With two bedrooms and two bathrooms, six people can stay in this charming slice of Smoky Mountain majesty. Plus, the Little Pigeon River is just five minutes away.

Sevierville Cabin

This Sevierville cabin masterpiece is a top choice when bringing a large group and several pets. Up to three dogs (no weight limit) are allowed with a per-dog fee. The cabin sleeps up to 12 people, with a hot tub, game room, and outdoor grassy area for pets to explore (on a leash).

Dog-Friendly Ranch

This Sevierville location welcomes dogs and cats with a limit of three per stay. The home has three bedrooms with an outdoor fenced-in area for dogs to play while humans soak in the hot tub or enjoy the fire pit.
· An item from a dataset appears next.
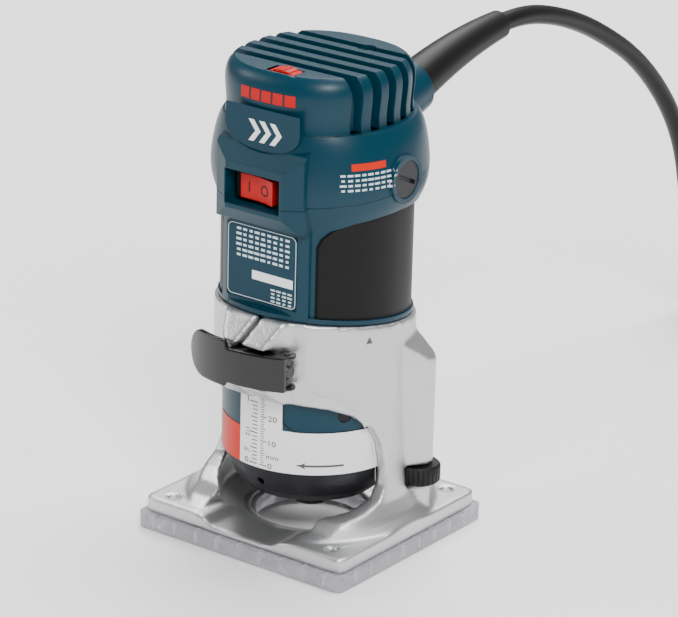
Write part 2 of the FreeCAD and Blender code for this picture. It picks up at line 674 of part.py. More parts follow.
def badge_outline(grow, y0, y1):
    """Shield outline with a curved lower edge."""
    top = BADGE_Z1 + grow
    points = [(-17.0 - grow, top)]
    for i in range(11):
        t = math.pi * (1.0 + i / 10.0)
        points.append((BADGE_X + (17.6 + grow) * math.cos(t), BADGE_Z0 + 8.6 + (8.6 + grow) * math.sin(t)))
    points.append((17.6 + grow, top))
    return prism_y(points, y0, y1)


def badge_plate():
    """Plain shield-shaped plate in the front recess."""
    return badge_outline(0.0, BADGE_Y - 0.4, BADGE_Y - 0.05)


def housing_barrel():
    """Plain barrel that slides in the collar, with the lock hole and the height nut's key slot."""
    angle = math.radians(LOCK_ANGLE)
    lock_axis = V(math.cos(angle), math.sin(angle), 0)
    lock_hole = Part.makeCylinder(LOCK_R + 0.1, 20, V(0, 0, LOCK_Z) + lock_axis * 26.0, lock_axis)
    key = box(BARREL_R - 1.7, 60, -3.1, 3.1, NUT_BLOCK_Z0 - 0.1, NUT_BLOCK_Z0 + NUT_BLOCK_H + 0.1)
    key.rotate(V(0, 0, 0), V(0, 0, 1), math.degrees(math.atan2(ADJ_Y, ADJ_X)))
    tube = ring(BARREL_R, BARREL_R - HOUSING_WALL, CAP_Z1, 110.0).cut(above(RIM_Z + FLANGE_GAP + 1.0,
                                                                            RIM_SLOPE))
    return tube.cut([lock_hole, key])


def front_trims():
    """Flat front of the waist and the pocket in it for the rating plate."""
    trim = box(-30, 30, -60, WAIST_FRONT_Y, 70, WAIST_Z1 - 2.0)
    pocket = box(-PLATE_HALF - 0.1, PLATE_HALF + 0.1, -50, WAIST_FRONT_Y + PLATE_DEPTH, PLATE_Z0 - 0.1,
                 PLATE_Z1 + 0.1)
    return [trim, pocket]


def housing_waist():
    """Waist above the flange, flat in front for the rating plate."""
    inner = BARREL_R - HOUSING_WALL
    above_rim = above(RIM_Z + FLANGE_GAP + 0.5, RIM_SLOPE)
    tube = ring(WAIST_R, inner, 80, SHOULDER_Z0)
    pad = box(-20.5, 20.5, WAIST_FRONT_Y, -24.0, 80, WAIST_Z1).common(ring(FLANGE_R + 0.2, inner, 70,
                                                                           WAIST_Z1 + 1))
    waist = merge([tube, pad]).common(above_rim)
    return waist.cut(front_trims())


def motor_housing(head):
    """Barrel, flange, waist and lower half of the shoulder."""
    inner = BARREL_R - HOUSING_WALL
    flange = ring(FLANGE_R, inner, 60, 120).cut(above(RIM_Z + FLANGE_GAP + FLANGE_H, RIM_SLOPE))
    flange = flange.common(above(RIM_Z + FLANGE_GAP, RIM_SLOPE))
    pockets = grip_pockets()
    lower_head = head.cut(above(SEAM_Z - SEAM_GAP, SEAM_SLOPE)).cut(cyl(inner, 100, SHOULDER_Z0 - 3.0))
    lower_head = lower_head.cut(pockets + front_trims())
    lower = merge([housing_barrel().cut(pockets), flange, housing_waist().cut(pockets)])
    return merge([lower, lower_head])


def grip_sector(side, r_out, r_in, shrink=0.0):
    """One flank of the waist, between the flange and the shoulder."""
    wall = cyl(r_out, 90, SHOULDER_Z0 + 8).cut(cyl(r_in, 80, SHOULDER_Z0 + 9))
    wall = wall.common(above(RIM_Z + FLANGE_GAP + FLANGE_H + shrink, RIM_SLOPE))
    top = GRIP_TOP_Z - shrink
    y0 = GRIP_FRONT_Y + shrink
    outline = [(y0, 80), (y0, top - 11.5), (y0 + 1.0, top - 8.0), (y0 + 3.6, top - 5.0),
               (y0 + 9.0, top - 2.4),
               (y0 + 19.0, top - 0.7), (y0 + 30.0, top), (28.0 - shrink, top - 1.0), (28.0 - shrink, 80)]
    reach = prism_x(outline, min(0, side * 60), max(0, side * 60))
    return wall.common(reach)


def grip_pockets():
    """Recesses that the two rubber grips sit in."""
    return [grip_sector(side, SHOULDER_A + 6, WAIST_R - GRIP_T) for side in (-1, 1)]


def grip(side):
    """Rubber side grip, slightly proud of the casing."""
    return grip_sector(side, WAIST_R + GRIP_PROUD, WAIST_R - GRIP_T + 0.02, 0.1)


def rating_plate():
    """Thin rating plate in the flat front of the waist."""
    back = WAIST_FRONT_Y + PLATE_DEPTH
    blank = box(-PLATE_HALF, PLATE_HALF, back - PLATE_T, back, PLATE_Z0, PLATE_Z1)
    corners = [e for e in blank.Edges if abs(e.Length - PLATE_T) < 1e-6]
    return blank.makeFillet(2.4, corners)


def lower_cap():
    """Dark die-cast end cap that closes the barrel and holds the lower bearing."""
    seat_z0 = LOWER_BEARING_Z
    outer = [(13.0, CAP_Z0), (BARREL_R - 15.7, CAP_Z0), (BARREL_R - 9.2, CAP_Z0 + 2.2),
             (BARREL_R - 5.3, CAP_Z0 + 6.0), (BARREL_R - 2.7, CAP_Z0 + 11.0),
             (BARREL_R - 0.3, CAP_Z1 - 0.05), (BARREL_R - HOUSING_WALL - 0.4, CAP_Z1 - 0.05),
             (BARREL_R - 6.1, CAP_Z0 + 10.0), (BARREL_R - 9.7, CAP_Z0 + 6.4), (BARREL_R - 14.7,
                                                                               CAP_Z0 + 4.4),
             (LOWER_BEARING[1] + 3.0, CAP_Z0 + 4.4),
             (LOWER_BEARING[1] + 3.0, seat_z0 + LOWER_BEARING[2]), (LOWER_BEARING[1],
                                                                    seat_z0 + LOWER_BEARING[2]),
             (LOWER_BEARING[1], seat_z0), (13.0, seat_z0)]
    cap = turned(outer)
    return cap.cut(cyl_y(1.6, -40, -20, 0.0, CAP_Z0 + 10.0))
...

Where Pets Are NOT Allowed in the Smokies

As important as it is to know what places are dog-friendly, it helps to know which ones you can rule out as well. This information isn’t always easy to find quickly, so we’ve done the legwork for you. These places don’t allow dogs:

  1. Anakeesta
  2. Ober Mountain
  3. Great Smoky Mountains Railroad
  4. Cataloochee Ski Area
Gatlinburg overlook during brilliant sunset

Planning Your Pet-Friendly Smoky Mountains Getaway Itinerary

Ultimately, when planning a dog-friendly Smokies trip, it’s important to think about what is best for your dog. As much as you might want to explore the SkyBridge, will your dog be able to handle a nine-minute ride on an open ski lift?

Do you feel comfortable having your dog in an area where bears roam? Does your pup get nervous in large crowds? Have you been steadily giving your dog flea and tick prevention, especially considering the abundance of ticks in the Smokies?

IMPORTANT NOTE: Neither Tennessee nor North Carolina recognize emotional support animals as certified service animals.

We hope we’ve given you various options, including safe places to keep your pet if they get overstimulated and a whole lot of places to have some doggone good times.